A partir de données relatives à l’économie américaine, Enisse Kharroubi, Renée Spigt, Deniz Igan, Koji Takahashi et Egon Zakrajšek (2023) ont cherché à déterminer dans quelle mesure le degré de marges influence la transmission des chocs et contre-chocs pétrolier sur les prix à la production.
En se penchant tout d’abord sur des données relatives au niveau sectoriel, Kharroubi et ses coauteurs constatent que la transmission des chocs pétroliers est plus limitée dans les secteurs présentant une forte marge. Cela dit, des marges élevées réduisent essentiellement la transmission des contre-chocs pétroliers, c’est-à-dire lorsque les prix de l’énergie ont tendance à chuter et non lorsqu’ils ont tendance à augmenter. La taille des marges n’influence guère la transmission des chocs pétroliers, c’est-à-dire des chocs accroissant les prix de l’énergie.

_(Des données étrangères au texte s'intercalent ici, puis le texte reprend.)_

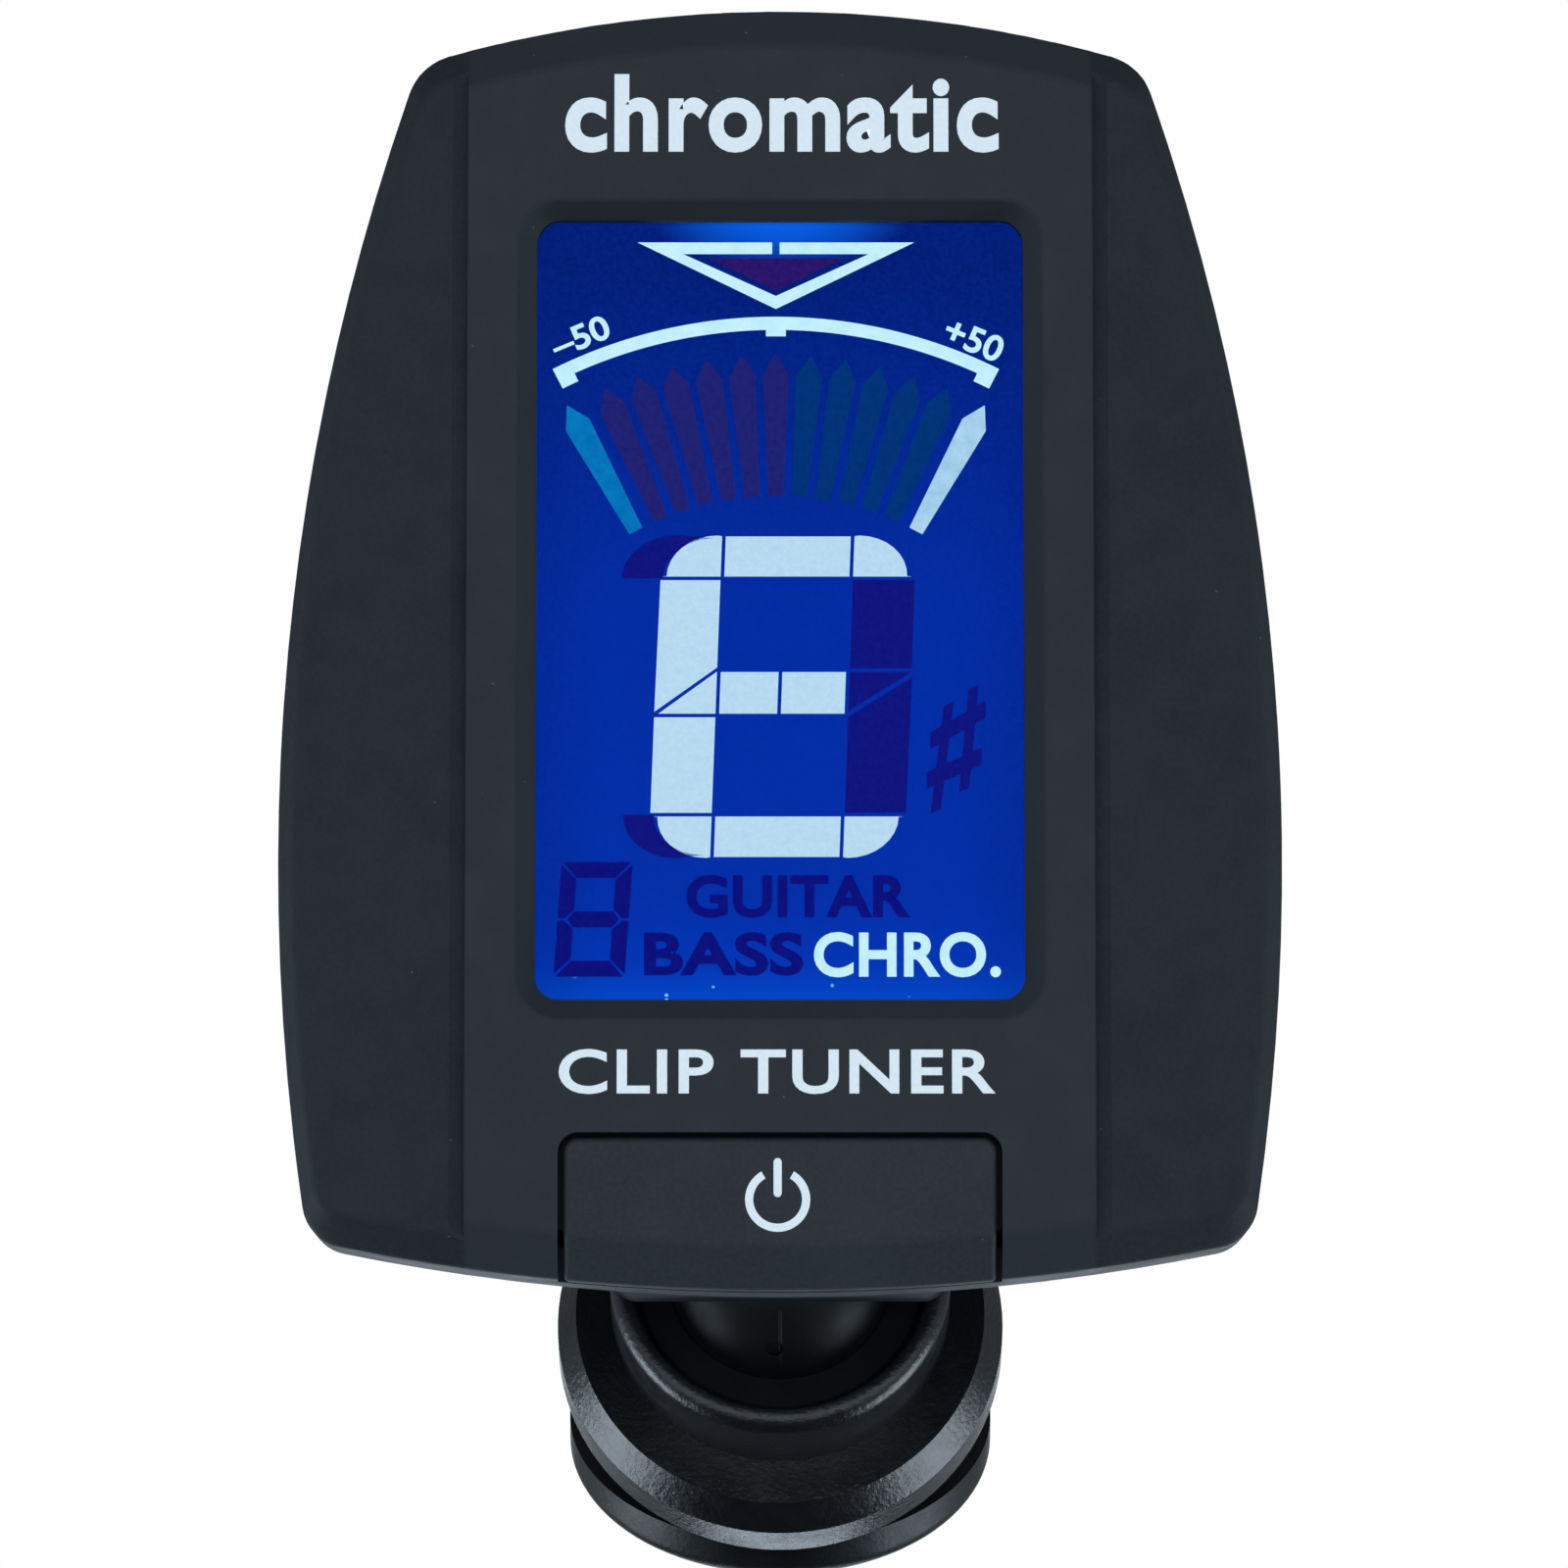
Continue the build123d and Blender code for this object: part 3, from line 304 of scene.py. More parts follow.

En se tournant ensuite vers des données au niveau des entreprises prises individuellement, Kharroubi et ses coauteurs constatent également que les entreprises présentent des marges élevées sont bien plus susceptibles d’accroître leurs marges et leurs recettes suite aux contre-chocs pétroliers, mais qu’il n’y a pas de différences significatives entre les entreprises à forte marge et les entreprises à faible marge dans le cas des chocs inflationnistes.
Ces divers suggèrent, d’une part, que des marges élevées ne jouent guère le rôle de tampon absorbant face aux chocs inflationnistes et, d’autre part, que les entreprises à forte marge profitent des chocs désinflationnistes pour augmenter leurs marges, ce qui contribue certainement à freiner la désinflation.